Kevin Stover said "...audio injected CW, really afsk,..."

Isn't afsk really audio frequency-shift keying as commonly used for RTTY on
VHF?
The signal produced by a well-adjusted SSB rig with a pure keyed tone
injected will be pure CW, undetectable from any other CW signal. The things
to be concerned about to achieve that, other than a decent keying waveform
on the audio signal, are adequate carrier and opposite sideband suppression.
On the CW bands, any carrier or other sideband leak would be simply a
"spurious" emission and would have to meet all the FCC requirements for the
level of such emissions.

Ron AC7AC




AFSK is audio-frequency-shift keying and that's what the majority of Hams using the sound card for RTTY on HF are using. Check me if I'm wrong but if the sound card produces a pure sine wave audio signal of say 600Hz how would you distinguish that from a hard keyed CW signal unless it's got harmonics spread out over the 2.5Khz audio bandpass?

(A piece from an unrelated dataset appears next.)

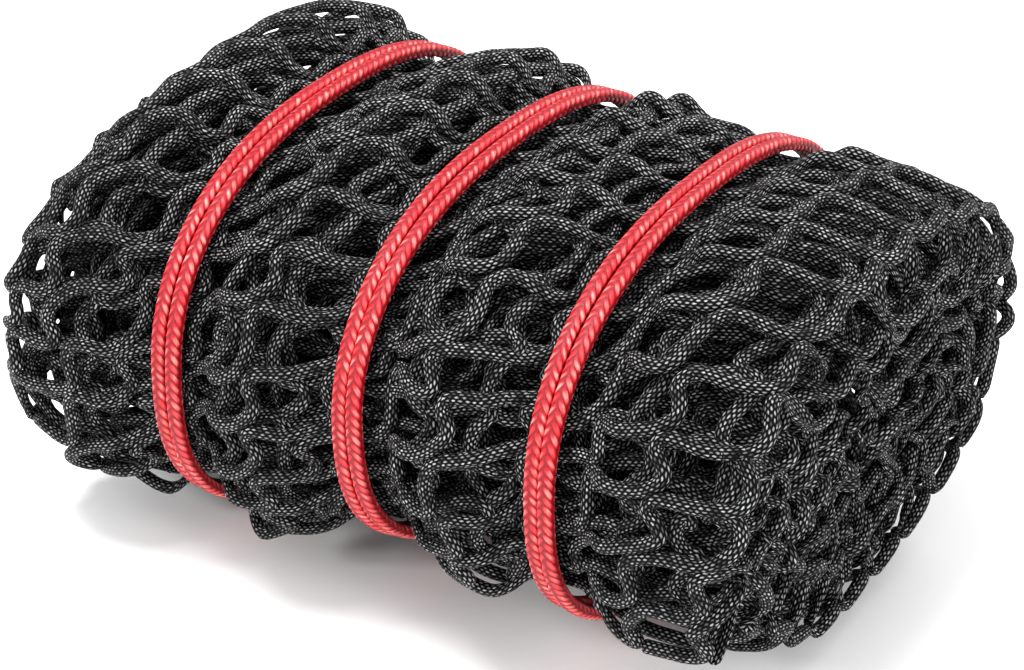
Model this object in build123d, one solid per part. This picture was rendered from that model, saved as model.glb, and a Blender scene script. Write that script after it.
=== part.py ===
from build123d import *
import math
import os

# A knotless climbing net of braided black twine, folded and rolled flat into a bundle and held by
# three red braided ties. Each tie is one cord wound twice round the bundle and knotted at the back.
# X runs along the bundle, Y across it from front to back, Z up. The origin is at the middle of the
# underside of the whole object's box. Millimetres.

# The bundle, over its outermost twine
bundle_length = 318.0
bundle_width = 240.0
bundle_height = 174.0
top_flat_width = 120.0      # the flatter stretch on the top and on the underside
side_flat_height = 87.0     # the flatter stretch of the front and of the back
end_rounding = 36.0         # the edges of the two ends

# The net in it
wrap_thickness = 22.0       # the last turn of the folded net, all round the rest
ply_count = 5               # the folded plies that the last turn holds

# The ties
cord_diameter = 6.5
tie_spacing = 80.0          # from one tie to the next
tie_count = 3
groove_depth = 12.0         # how deep a tight tie presses the net in
turn_gap = 0.4              # between the two turns of one tie
cord_clearance = 0.3        # between a tie and the net under it
tie_travel = 4.0            # how far a tie can be worked along the bundle, each way

# The knot of a tie, at the back
knot_width = 26.0
knot_thickness = 13.0
knot_height = 28.0
knot_rounding = 5.0
knot_overlap = 5.0          # how far the cord's ends run into the knot

run_share = 0.45            # the share of the shorter run that an arc may take
lead_share = 0.85           # the same on a cord's first and last run, which has one arc only

# A tail's route from the knot's middle, as steps across and up, chosen by hand
left_tail_route = [(-9.0, 3.0), (-21.0, -4.0), (-28.0, -16.0), (-30.5, -31.0), (-28.5, -47.0)]
right_tail_route = [(9.0, 5.0), (21.0, 0.0), (29.5, -10.0), (32.0, -23.0), (30.5, -36.0)]

cord_radius = cord_diameter / 2
body_centre_y = -(cord_clearance + knot_thickness) / 2
back_y = body_centre_y + bundle_width / 2
knot_y = back_y + cord_clearance + knot_thickness / 2
middle_z = bundle_height / 2
turn_pitch = cord_diameter + turn_gap
cord_inset = groove_depth - cord_clearance - cord_radius
groove_half_width = turn_pitch / 2 + cord_radius + tie_travel + cord_clearance


def section_corners(inset):
    """The bundle's cross-section as (y, z) corners, each side moved in by inset."""
    half_width = bundle_width / 2
    half_top = top_flat_width / 2
    low = (bundle_height - side_flat_height) / 2
    high = bundle_height - low
    outline = [(half_width, low), (half_width, high), (half_top, bundle_height)]
    outline += [(-half_top, bundle_height), (-half_width, high), (-half_width, low)]
    outline += [(-half_top, 0.0), (half_top, 0.0)]
    corners = [Vector(y, z) for y, z in outline]
    moved = []
    for i, corner in enumerate(corners):
        before = (corner - corners[i - 1]).normalized()
        after = (corners[(i + 1) % len(corners)] - corner).normalized()
        normal_before = Vector(before.Y, -before.X)
        normal_after = Vector(after.Y, -after.X)
        reach = inset / (1 + normal_before.dot(normal_after))
        moved.append(corner - (normal_before + normal_after) * reach + Vector(body_centre_y, 0))
    return moved


def arc_radius(before, corner, after, share_before=run_share, share_after=run_share):
    """The radius of the arc at a corner that takes its share of the runs beside it."""
    half_turn = math.radians((corner - before).get_angle(after - corner)) / 2
    room = min((corner - before).length * share_before, (after - corner).length * share_after)
    return room / math.tan(half_turn)


def section_radii(inset):
    """The arc at each corner of the cross-section, so that every inset of it runs parallel."""
    corners = section_corners(0)
    following = corners[1:] + corners[:1]
    return [arc_radius(corners[i - 1], corner, following[i]) - inset for i, corner in enumerate(corners)]


def section_bar(inset, length):
    """The cross-section as a bar of that length along X, centred on x = 0."""
    outline = FilletPolyline(section_corners(inset), radius=section_radii(inset), close=True)
    return extrude(Plane.YZ.offset(-length / 2) * make_face(outline), amount=length)


def bundle():
    """The whole bundle's outer shape, before the ties press into it."""
    bar = section_bar(0, bundle_length)
    ends = bar.faces().filter_by(Axis.X)
    return fillet(ends.edges(), end_rounding)


def tie_positions():
    """Each tie's place along the bundle, from left to right."""
    middle = (tie_count - 1) / 2
    return [(i - middle) * tie_spacing for i in range(tie_count)]


def tie_grooves():
    """What the ties press out of the net: a band round the bundle for each tie and its travel."""
    band_length = 2 * groove_half_width
    core = section_bar(groove_depth, band_length)
    block = Pos(0, 0, middle_z) * Box(band_length, 2 * bundle_width, 2 * bundle_height)
    return [Pos(x, 0, 0) * (block - core) for x in tie_positions()]


def net_wrap():
    """The last turn of the net, in four panels that meet edge to edge."""
    turn = bundle() - section_bar(wrap_thickness, bundle_length)
    for groove in tie_grooves():
        turn = turn - groove
    half_top = top_flat_width / 2
    level_align = (Align.CENTER, Align.CENTER, Align.MIN)
    upright_align = (Align.CENTER, Align.MIN, Align.MIN)
    level_room = Box(bundle_length, top_flat_width, middle_z, align=level_align)
    upright_room = Box(bundle_length, bundle_width, bundle_height, align=upright_align)
    return {
        "net_wrap_bottom": turn & (Pos(0, body_centre_y, 0) * level_room),
        "net_wrap_top": turn & (Pos(0, body_centre_y, middle_z) * level_room),
        "net_wrap_front": turn & (Pos(0, body_centre_y - half_top - bundle_width, 0) * upright_room),
        "net_wrap_back": turn & (Pos(0, body_centre_y + half_top, 0) * upright_room),
    }


def net_plies():
    """The folded plies inside the last turn, from the lowest up."""
    core = bundle() & section_bar(wrap_thickness, bundle_length)
    thickness = (bundle_height - 2 * wrap_thickness) / ply_count
    room = Box(bundle_length, bundle_width, thickness, align=(Align.CENTER, Align.CENTER, Align.MIN))
    plies = {}
    for i in range(ply_count):
        level = wrap_thickness + i * thickness
        plies[f"net_ply_{i + 1}"] = core & (Pos(0, body_centre_y, level) * room)
    return plies


def cord_along(name, points, radii):
    """A cord of round section along straight runs and arcs, with its length and volume printed."""
    path = FilletPolyline(points, radius=radii)
    disc = Plane(origin=path @ 0, z_dir=path % 0) * Circle(cord_radius)
    cord = sweep(disc, path=path)
    expected = math.pi * cord_radius**2 * path.length
    print(name, "length", round(path.length, 1), "volume share", round(cord.volume / expected, 4))
    print(name, "radii", [round(r, 1) for r in radii])
    return cord


def tie_loop(name, x):
    """One cord wound twice round the bundle. It starts and ends in the knot, and its middle stretch
    passes behind the knot from the left track to the right one."""
    corners = section_corners(cord_inset)
    surface_radii = section_radii(cord_inset)
    left = x - turn_pitch / 2
    right = x + turn_pitch / 2
    # The outline starts at the back's lower corner, so a turn is the rest of it and then that corner.
    order = list(range(1, len(corners))) + [0]
    first_turn = [Vector(left, corners[i].X, corners[i].Y) for i in order]
    second_turn = [Vector(right, corners[i].X, corners[i].Y) for i in order]
    lead_reach = knot_height / 2 - knot_overlap
    start = Vector(left, knot_y, middle_z + lead_reach)
    end = Vector(right, knot_y, middle_z - lead_reach)
    points = [start] + first_turn + second_turn + [end]
    radii = [surface_radii[i] for i in order] * 2
    radii[0] = min(radii[0], arc_radius(*points[:3], share_before=lead_share))
    radii[-1] = min(radii[-1], arc_radius(*points[-3:], share_after=lead_share))
    return cord_along(name, points, radii)


def tie_knot(x):
    """The knot's outer shape, over the turn that passes behind it."""
    block = Box(knot_width, knot_thickness, knot_height)
    rounding = min(knot_rounding, knot_thickness / 2.5)
    return Pos(x, knot_y, middle_z) * fillet(block.edges(), rounding)


def tie_tail(name, x, route):
    """A tie's free end, which leaves the knot and hangs down the back of the bundle."""
    tail_y = back_y + cord_clearance + cord_radius
    points = [Vector(x + across, tail_y, middle_z + up) for across, up in route]
    radii = [arc_radius(*points[i - 1 : i + 2]) for i in range(1, len(points) - 1)]
    return cord_along(name, points, radii)


def ties():
    """Every piece of every tie."""
    names = ["left", "middle", "right"] if tie_count == 3 else [str(i + 1) for i in range(tie_count)]
    pieces = {}
    for name, x in zip(names, tie_positions()):
        tie = f"tie_{name}"
        pieces[f"{tie}_loop"] = tie_loop(f"{tie}_loop", x)
        pieces[f"{tie}_knot"] = tie_knot(x)
        pieces[f"{tie}_tail_a"] = tie_tail(f"{tie}_tail_a", x, left_tail_route)
        pieces[f"{tie}_tail_b"] = tie_tail(f"{tie}_tail_b", x, right_tail_route)
    return pieces


def main():
    os.makedirs("parts", exist_ok=True)
    for node, shape in {**net_wrap(), **net_plies(), **ties()}.items():
        shape.label = node
        export_step(shape, f"parts/{node}.step")


main()
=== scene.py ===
import bmesh
import bpy
import math
import numpy as np
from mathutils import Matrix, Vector


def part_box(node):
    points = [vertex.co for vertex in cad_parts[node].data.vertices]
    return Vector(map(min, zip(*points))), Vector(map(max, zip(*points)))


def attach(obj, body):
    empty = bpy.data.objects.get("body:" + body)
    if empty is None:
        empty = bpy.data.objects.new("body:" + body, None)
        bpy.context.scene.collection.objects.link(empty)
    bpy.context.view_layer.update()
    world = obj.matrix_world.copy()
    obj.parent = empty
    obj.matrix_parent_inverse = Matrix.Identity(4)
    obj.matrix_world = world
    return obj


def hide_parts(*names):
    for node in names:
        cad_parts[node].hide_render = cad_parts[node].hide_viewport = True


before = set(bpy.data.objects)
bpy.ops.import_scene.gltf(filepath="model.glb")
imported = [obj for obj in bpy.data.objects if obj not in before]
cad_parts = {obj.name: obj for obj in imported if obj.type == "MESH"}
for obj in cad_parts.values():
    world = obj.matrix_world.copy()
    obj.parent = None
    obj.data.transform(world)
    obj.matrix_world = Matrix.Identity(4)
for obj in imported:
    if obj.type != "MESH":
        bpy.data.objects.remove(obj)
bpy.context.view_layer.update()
print("cad loaded", len(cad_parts), "nodes")

mm = 0.001

# The rolled bundle as the frame has it: where its middle is and how far it reaches
wrapFront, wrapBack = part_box("net_wrap_front"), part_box("net_wrap_back")
wrapTop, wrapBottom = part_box("net_wrap_top"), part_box("net_wrap_bottom")
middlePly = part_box("net_ply_3")
bundle = {
    "middleY": (wrapFront[0].y + wrapBack[1].y) / 2,
    "halfWidth": (wrapBack[1].y - wrapFront[0].y) / 2,
    "halfHeight": (wrapTop[1].z - wrapBottom[0].z) / 2,
    "halfLength": (middlePly[1].x - middlePly[0].x) / 2,
    "roundness": 2.4,           # exponent of the section: 2 is an ellipse
    "endHigh": 42 * mm,         # how far the top and the underside fall away at the two ends
    "endWide": 22 * mm,         # the same for the front and the back
}
tieNames = ["left", "middle", "right"]
tieBoxes = {name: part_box(f"tie_{name}_loop") for name in tieNames}
tiePlaces = [(tieBoxes[name][0].x + tieBoxes[name][1].x) / 2 for name in tieNames]


def addObject(name, data):
    item = bpy.data.objects.new(name, data)
    bpy.context.collection.objects.link(item)
    return item


def aim(item, place, target):
    # Puts a camera or a lamp at a place, looking at a target
    item.location = place
    item.rotation_mode = "QUATERNION"
    item.rotation_quaternion = (Vector(target) - Vector(place)).to_track_quat("-Z", "Y")


# Camera: looks down on the front from the right
camera = {
    "azimuth": 31.66,           # degrees, from straight in front
    "elevation": 29.88,
    "distance": 1.1455,         # metres
    "lens": 105.6,              # mm
    "target": (0.0047, -0.0134, 0.0842),
}


def makeCamera():
    azimuth, elevation = math.radians(camera["azimuth"]), math.radians(camera["elevation"])
    back = Vector((
        math.sin(azimuth) * math.cos(elevation),
        -math.cos(azimuth) * math.cos(elevation),
        math.sin(elevation),
    ))
    data = bpy.data.cameras.new("viewCamera")
    data.lens = camera["lens"]
    item = addObject("viewCamera", data)
    aim(item, Vector(camera["target"]) + back * camera["distance"], camera["target"])
    bpy.context.scene.camera = item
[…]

How do the rise and fall times of the SSB and CW waveforms compare? Isn't SSB, even with VOX delay turned all the way down, a lot slower than CW? If the SSB rise and fall times are slower than CW how do you get clicks?

I would agree that nobody in their right mind would cut loose with 800wpm HSCW on the HF bands becasue of the bandwidth used. I can't remember the old formula for figuring the bandwidth for CW signals of any arbitary speed.